Because of the n'th power in the terms, we try using the root test. We have that $a_n =\left(2+\frac{1}{n}\right)^{-n}$, so all the terms are positive. We have that

$\lim_{n \to \infty} \sqrt[n]{a_n} =\lim_{n \to \infty} \sqrt[n]{\left(2+\frac{1}{n}\right)^{-n}}=\lim_{n \to \infty}\left(\frac{1}{2-1/n}\right)=\frac{1}{2}.$

Since this limit is less that 1, the root test implies that the series converge.

Finding the sum of a power series by differentiation

Problem

Find the sum and interval of convergence of the series

$\sum_{n=0}^{\infty}(n+3)x^n.$

Solution

We split the sum into two sums:

$\sum_{n=0}^{\infty}(n+3)x^n =\sum_{n=0}^{\infty}nx^n+3\sum_{n=0}^{\infty}x^n.$

The second sum is easy, we know that it is $3/(1-x)$ for $|x|<1$. For the first sum, we must do some work.

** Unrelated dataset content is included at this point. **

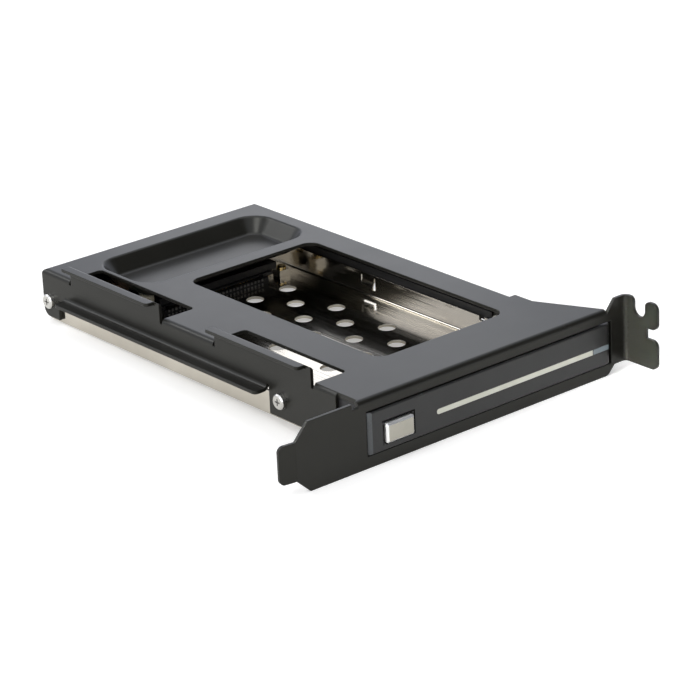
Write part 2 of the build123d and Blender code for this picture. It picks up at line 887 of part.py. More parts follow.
def make_latch():
    """Latch slider: nose to the left, window with a sloped wall that the wedge leg pushes."""
    leg_left = button_left + 0.5
    slope_x = leg_left + leg_width + (press_rear - latch_front) + 0.08
    slider_left = door_left + door_wall + 0.3
    body = block(
        slider_left, slope_x + 1.8, latch_front, latch_back, strike_z - latch_height / 2, strike_z + latch_height / 2
    )
    body += block(
        door_left - nose_reach, slider_left + 0.2, latch_front, latch_back,
        strike_z - nose_height / 2, strike_z + nose_height / 2,
    )
    window_start = leg_left - button_travel - 0.2
    window = outline_xy(
        [
            (window_start, latch_front - 1),
            (slope_x + 1, latch_front - 1),
            (slope_x - latch_thickness, latch_back),
            (slope_x - latch_thickness - 1, latch_back + 1),
            (window_start, latch_back + 1),
        ],
        strike_z - nose_height / 2 - 0.15, strike_z + nose_height / 2 + 0.15,
    )
    return body - window


def make_activity_lens():
    return activity_lens_form(0) & door_form()


def make_light_board():
    """Small board with the indicator lamps, on the frame beside the drive's way in."""
    left = tray_right + spacer_thickness + 0.6
    return block(
        left, left + light_board_width, frame_back, frame_back + light_board_sheet,
        light_board_low, light_board_high,
    )


def make_backplane():
    """Circuit board behind the drive, with an arm beside the receptacle and a notch for the stop wall."""
    body = block(board_left, board_right, board_front, board_rear, board_z, board_top)
    body += block(board_left, board_arm_right, board_arm_front, board_front + 1, board_z, board_top)
    body -= block(
        tray_inner_right - stop_wall_width - 1.0, board_right + 1, board_front - 1,
        stop_wall_y + tray_sheet + 0.6, board_z - 1, board_top + 1,
    )
    for x, y in board_fixings():
        body -= fixing_z(board_screw_radius + 0.25, board_z - 1, board_top + 1, x, y)
    return body


def board_fixings():
    return (
        (board_left + fixing_inset, board_arm_front + fixing_inset),
        (board_left + fixing_inset, board_rear - fixing_inset),
        (board_right - fixing_inset, board_rear - 11.5),
    )


def make_board_standoffs():
    posts = []
    height = board_z - tray_floor
    for x, y in board_fixings():
        post = Pos(x, y, tray_floor) * extrude(RegularPolygon(stud_radius, 6), amount=height)
        post -= fixing_z(board_screw_radius, tray_floor + 0.8, board_z + 1, x, y)
        posts.append(post)
    return Compound(children=posts)


def make_board_screws():
    screws = []
    for x, y in board_fixings():
        head = fixing_z(board_screw_head, board_top, board_top + 1.3, x, y)
        head = chamfer(head.edges().group_by(Axis.Z)[-1], 0.3)
        screws.append(head + fixing_z(board_screw_radius, tray_floor + 1.4, board_top, x, y))
    return Compound(children=screws)


def make_receptacle():
    """Drive connector on the board's front edge, open to the drive, with a ledge over its block."""
    block_right = receptacle_right - receptacle_step
    rear = receptacle_rear
    body = block(
        receptacle_left, block_right, receptacle_front, rear, tray_floor, tray_floor + receptacle_block
    )
    body += block(
        receptacle_left, receptacle_right, receptacle_front + receptacle_setback, rear,
        tray_floor + receptacle_block - 0.1, board_z,
    )
    body += block(
        receptacle_left, receptacle_right + ledge_overhang, receptacle_front + 2 * receptacle_setback,
        board_front, board_z - 0.1, board_top + ledge_height,
    )
    body += block(
        receptacle_left, receptacle_right, rear - 0.1, board_front + ledge_foot, board_z - 1.2, board_z
    )
    low = tray_floor + mouth_low
    high = tray_floor + mouth_high
    body -= block(
        receptacle_left + receptacle_wall, block_right - receptacle_wall, receptacle_front - 1,
        rear - receptacle_wall, low, high,
    )
    middle = (low + high) / 2
    body += block(
        receptacle_left + 2 * receptacle_wall, block_right - 2 * receptacle_wall, receptacle_front + 1.2,
        rear - 1.1, middle - 0.1, middle + 0.3,
    )
    return body


def contact_row(count, left, y0, y1, z0, z1, width):
    pins = []
    for index in range(count):
        x = left + index * contact_pitch
        pins.append(block(x - width / 2, x + width / 2, y0, y1, z0, z1))
    return pins


def make_receptacle_contacts():
    """Contact strips on the underside of the tongue of the drive connector."""
    count = data_contacts_count + power_contacts_count
    span = (count - 1) * contact_pitch
    x0 = (receptacle_left + receptacle_right - receptacle_step - span) / 2
    top = tray_floor + (mouth_low + mouth_high) / 2 - 0.1
    front = receptacle_front + 1.4
    return Compound(
        children=contact_row(count, x0, front, receptacle_rear - 1.3, top - contact_thickness, top, 0.6)
    )


def make_corner_lug():
    """Small plated block beside the receptacle, on the tray's floor."""
    left = receptacle_right + lug_gap
    front = receptacle_front + receptacle_setback
    return block(left, left + lug_length, front, front + lug_width, tray_floor, tray_floor + lug_height)


def make_lug_screw():
    """Round-headed screw on the corner lug."""
    x = receptacle_right + lug_gap + lug_length / 2
    y = receptacle_front + receptacle_setback + lug_width / 2
    z = tray_floor + lug_height
    head = rod_z(lug_screw_radius, z, z + lug_screw_height, x, y)
    return chamfer(head.edges().filter_by(GeomType.CIRCLE).group_by(Axis.Z)[-1], 0.3)


def rear_plug(left, width):
    """Board connector on the rear edge: shroud, tongue and the key at one end."""
    y0 = cover_depth - connector_depth
    z0 = board_top
    z1 = z0 + connector_height
    body = block(left, left + width, y0, cover_depth, z0, z1)
    floor = y0 + 2 * connector_wall
    body -= block(
        left + connector_wall, left + width - connector_wall, floor, cover_depth + 1,
        z0 + connector_wall, z1 - connector_wall,
    )
    tongue_z = (z0 + z1 - connector_tongue) / 2
    tongue_left = left + connector_wall + connector_inset
    tongue_right = left + width - connector_wall - connector_inset
    tip = cover_depth - connector_inset
    body += block(tongue_left, tongue_right, floor - 0.1, tip, tongue_z, tongue_z + connector_tongue)
    body += block(tongue_right - key_width, tongue_right, floor - 0.1, tip, tongue_z - 1.0, tongue_z + 0.1)
    return body


def rear_contacts(count, left, width):
    tongue_top = board_top + (connector_height + connector_tongue) / 2
    span = (count - 1) * contact_pitch
    first = left + (width - key_width - span) / 2
    front = cover_depth - connector_depth + 2 * connector_wall + 0.1
    back = cover_depth - connector_inset - 0.2
    return Compound(
        children=contact_row(count, first, front, back, tongue_top, tongue_top + contact_thickness, 0.7)
    )


def board_part(x, y, length, width, height, corner=0.0):
    part = block(x - length / 2, x + length / 2, y - width / 2, y + width / 2, board_top, board_top + height)
    if corner:
        part = fillet(part.edges().filter_by(Axis.Z), corner)
    return part


def make_choke():
    """Power choke: a ferrite block with rounded corners."""
    height = pocket_under - choke_clearance - board_top
    return board_part(board_left + 14.3, board_rear - 8.1, 4.8, 7.0, height, 1.0)


def make_filter_capacitor():
    """Can capacitor: a round body with a chamfered top on a square foot."""
    x = board_left + 16.2
    y = board_arm_front + 2.0
    can = rod_z(1.9, board_top + 0.5, pocket_under - capacitor_clearance, x, y)
    can = chamfer(can.edges().filter_by(GeomType.CIRCLE).group_by(Axis.Z)[-1], 0.5)
    return can + board_part(x, y, 3.4, 3.4, 0.6)


def make_controller():
    """Controller chip with its leads."""
    x = board_left + 29.0
    y = board_front + 6.0
    body = Pos(x, y, board_top + 0.75) * Box(6.0, 5.0, 1.1)
    for index in range(8):
        offset = (index - 3.5) * 0.65
        body += Pos(x + offset, y, board_top + 0.2) * Box(0.3, 6.8, 0.4)
    return body


def make_board_passives():
    """Chip resistors and capacitors beside the controller."""
    chips = []
    for row in range(2):
        for column in range(4):
            x = board_left + 36.0 + 2.6 * column
            y = board_front + 3.0 + 2.2 * row
            chips.append(board_part(x, y, 1.6, 0.8, 0.6))
    return Compound(children=chips)


def make_board_lamp():
    return board_part(board_left + 19.7, board_arm_front + 9.7, 1.2, 1.2, 1.5, 0.3)


builders = {
    "cover_bracket": make_cover_bracket,
    "drive_tray": make_drive_tray,
    "tray_screws": make_tray_screws,
    "wall_spacers": make_wall_spacers,
    "front_frame": make_front_frame,
    "hinge_pin": make_hinge_pin,
    "door_panel": make_door_panel,
    "door_back": make_door_back,
    "door_pad": make_door_pad,
    "button_cap": make_button,
    "button_spring": make_button_spring,
    "latch_slider": make_latch,
    "light_pipe": make_light_pipe,
    "activity_lens": make_activity_lens,
    "light_board": make_light_board,
    "backplane_board": make_backplane,
    "board_standoffs": make_board_standoffs,
    "board_screws": make_board_screws,
    "drive_receptacle": make_receptacle,
    "receptacle_contacts": make_receptacle_contacts,
    "corner_lug": make_corner_lug,
    "lug_screw": make_lug_screw,
    "data_connector": lambda: rear_plug(data_left, data_width),
    "data_contacts": lambda: rear_contacts(data_contacts_count, data_left, data_width),
    "power_connector": lambda: rear_plug(power_left, power_width),
    "power_contacts": lambda: rear_contacts(power_contacts_count, power_left, power_width),
    "power_choke": make_choke,
    "filter_capacitor": make_filter_capacitor,
    "controller_chip": make_controller,
    "board_passives": make_board_passives,
    "board_lamp": make_board_lamp,
}

for name, builder in builders.items():
    shape = Pos(-origin_x, -origin_y, 0) * builder()
    export_step(shape, f"parts/{name}.step")
    print(name, "written")
print("origin", round(origin_x, 4), round(origin_y, 4))
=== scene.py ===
import math
import bpy
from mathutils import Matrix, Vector


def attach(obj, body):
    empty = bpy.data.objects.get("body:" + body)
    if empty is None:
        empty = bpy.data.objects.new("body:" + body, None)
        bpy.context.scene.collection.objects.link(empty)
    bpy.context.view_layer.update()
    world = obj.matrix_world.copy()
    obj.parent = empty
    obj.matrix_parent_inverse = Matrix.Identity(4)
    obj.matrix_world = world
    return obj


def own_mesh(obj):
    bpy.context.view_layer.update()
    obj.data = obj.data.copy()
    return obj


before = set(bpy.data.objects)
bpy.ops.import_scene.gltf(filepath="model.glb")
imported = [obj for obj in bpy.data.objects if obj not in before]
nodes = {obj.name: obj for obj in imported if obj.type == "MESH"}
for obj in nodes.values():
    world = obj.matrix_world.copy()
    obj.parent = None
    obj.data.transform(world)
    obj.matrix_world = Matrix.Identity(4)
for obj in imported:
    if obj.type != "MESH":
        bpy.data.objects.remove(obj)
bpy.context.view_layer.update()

mm = 0.001
print("frame loaded,", len(nodes), "nodes")

# corner of the folded sheet in the row frame; the sizes below are mm measured from it
sheetCorner = Vector((-61.1786, -61.485, 0.0))


def place(x, y, z):
    return (sheetCorner + Vector((x, y, z))) * mm


def newMaterial(name):
    mat = bpy.data.materials.new(name)
    mat.use_nodes = True
    tree = mat.node_tree
    shader = tree.nodes["Principled BSDF"]
    return mat, tree, shader


def objectCoords(tree, scale=(1, 1, 1)):
    coords = tree.nodes.new("ShaderNodeTexCoord")
    mapping = tree.nodes.new("ShaderNodeMapping")
    mapping.inputs["Scale"].default_value = scale
    tree.links.new(coords.outputs["Object"], mapping.inputs["Vector"])
    return mapping.outputs["Vector"]


# what the noise of every surface has in common
texture = {
    "wearDetail": 3.0,
    "grainDetail": 2.0,
    "blotchDetail": 4.0,
    "blotchFrom": 0.35,
    "blotchTo": 0.65,
    "edgeSamples": 6,
}


def noise(tree, vector, scale, detail=texture["wearDetail"]):
    node = tree.nodes.new("ShaderNodeTexNoise")
    node.inputs["Scale"].default_value = scale
    node.inputs["Detail"].default_value = detail
    tree.links.new(vector, node.inputs["Vector"])
    return node.outputs["Fac"]


def ramp(tree, factor, stops):
    node = tree.nodes.new("ShaderNodeValToRGB")
    for element, (at, colour) in zip(node.color_ramp.elements, stops):
        element.position = at
        element.color = (*colour, 1.0)
    tree.links.new(factor, node.inputs["Fac"])
    return node.outputs["Color"]


def spread(tree, factor, low, high):
    node = tree.nodes.new("ShaderNodeMapRange")
    node.inputs["To Min"].default_value = low
    node.inputs["To Max"].default_value = high
    tree.links.new(factor, node.inputs["Value"])
    return node.outputs["Result"]


# each value is a number to set or an output to link
def maths(tree, operation, *values):
    node = tree.nodes.new("ShaderNodeMath")
    node.operation = operation
    for socket, value in zip(node.inputs, values):
        if isinstance(value, float):
            socket.default_value = value
        else:
            tree.links.new(value, socket)
    return node.outputs[0]


# how far a surface faces along one axis, between -1 and 1
def facing(tree, axis):
    coords = tree.nodes.new("ShaderNodeTexCoord")
    split = tree.nodes.new("ShaderNodeSeparateXYZ")
    tree.links.new(coords.outputs["Normal"], split.inputs["Vector"])
    return split.outputs[axis]


def colourMix(tree, factor):
    mix = tree.nodes.new("ShaderNodeMix")
    mix.data_type = "RGBA"
    tree.links.new(factor, mix.inputs["Factor"])
    return mix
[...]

We start with the identity

$1+x+x^2+ \cdots+x^n+\cdots= \sum_{n=0}^{\infty}x^n =\frac{1}{1-x}$

which is valid for $|x|<1$.

Differentiate both sides:

$0+1+2x+ \cdots+nx^{n-1}+\cdots =\sum_{n=1}^{\infty}nx^{n-1} =\frac{1}{(1-x)^2}$

Then multiply by $x$:

$x+2x^2+ \cdots+nx^{n}+\cdots =\sum_{n=0}^{\infty}nx^{n} =\frac{x}{(1-x)^2},$

which is the sum we wanted. Note that it does not matter if we sum from $n=0$ or $n=1$, the result is the same.

In total, we have that

$\sum_{n=0}^{\infty}(n+3)x^n =\frac{x}{(1-x)^2}+\frac{3}{1-x} = \frac{3-2x}{(1-x)^2}$

for $|x|<1$. If $|x|\ge 1$, then the terms of $\sum_{n=0}^{\infty}(n+3)x^n$ do not converge to zero, so the series is not convergent in this case. Thus the interval of convergence for the series is $(-1,1)$.